The difference is, the script by Tom Flynn, is actually clever when it means to be, and doesn’t cheat beyond the basic stretch of the no-stakes premise. If this was a Nicholas Sparks movie, Frank would’ve had to steal Bonnie away from an abusive husband before they’d been allowed to steam up the Spanish moss room, and Mary’s grandmother would’ve been some fire-breathing racist who wants to hire Mary out to a think tank to pay for her skin creams and sell Fred to a furrier. But Gifted smartly ditches the Blutos and Cruellas DeVille who show up in every Sparks movie, and even affords the movie’s ostensible villain (the rich, big city grandmother, who is allergic to cats) her basic humanity. Not to mention a few of the funny lines.
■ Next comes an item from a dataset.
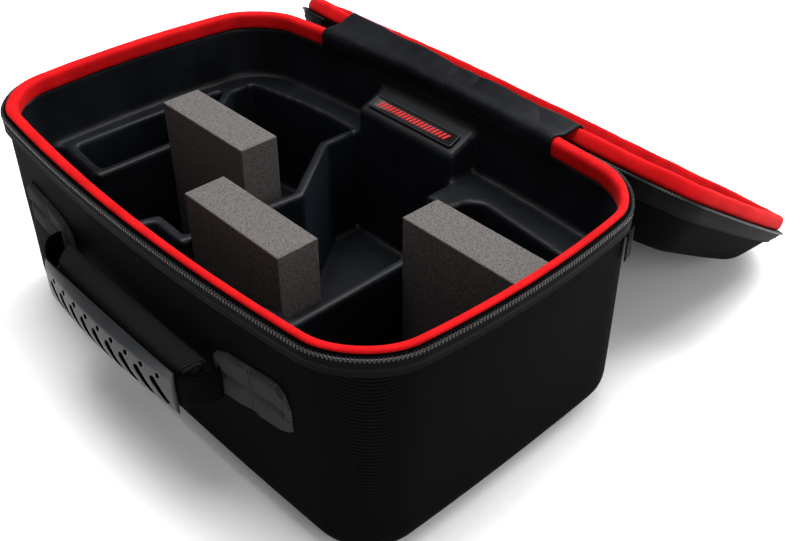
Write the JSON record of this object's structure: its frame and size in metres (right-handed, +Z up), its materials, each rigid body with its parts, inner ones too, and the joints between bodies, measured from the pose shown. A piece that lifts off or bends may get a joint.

When she and Frank discuss (amicably, despite being pitted against each other in a custody battle) her ex-husband, a finance guy who has quit his job and bought a ranch in Montana, she says she likes to call him “the man who shot Liberty Mutual.”
Whatever misguided impulse to gild the lily made Marc Webb ruin (500) Days Of Summer with that final montage sequence where Joseph Gordon-Levitt becomes an architect and meets a hottie named “Autumn” (ughhhh) is much more controlled here, such that we can allow ourselves to enjoy the simple pleasures of Chris Evans dispensing fatherly advice. Hunky single dad taking his child and cat to a sun-dappled beach? Don’t mind if I do.
Gifted always has a clever line ready to disarm you whenever the story starts to feel a little too manipulative. And it’s supremely manipulative, dealing almost entirely with the world’s most aspirational fake problem: How to do right by a child who’s wise beyond her years and has a “one in a billion” (they actually use those words) brain! Gifted‘s saving grace is that it traffics in myths we all already want to believe, while making them just credible enough that we’ll allow ourselves to be carried away. Poor, Mary! No one understands her because she’s too smart and caring!
Of course, we all like to imagine ourselves misunderstood geniuses beset by a cruel world of average-brained dickheads so it’s easy to identify. Gifted also plays the old Good Will Hunting trick of making every character exactly as quippy and articulate as we all wish we were, ready to dispense that perfect, fatherly understanding or kneecap a pompous jerk with a succinct sideways diss at any moment. It’s fantasy, but a nice one. Even the lawyers and the judge during the courtroom scenes are really good at their jobs — think Aaron Sorkin-esque competence porn but without the smugness. Aw, remember thinking grown ups would be good at stuff like this when you were a little kid?
It also helps, of course, that the entire cast is supremely adorable. Doe-eyed 10-year-old McKenna Grace actually sells us on being a glib 30-year-old trapped in a first grader’s body, and Jenny Slate’s is the voice I want telling me everything will be okay while I’m receiving my lethal injection. And Chris Evans, with his noble jaw, has the broad, plaid shirted shoulders I hope to lean on when my favorite team loses the big game. GRR, FOOTBALL! They’re cute, is what I’m saying. The movie is cute. Not every movie should be about adorable white people with sassy black friends and precocious children with cute pets and fake problems, but it’s fine that this one is, because it does it well.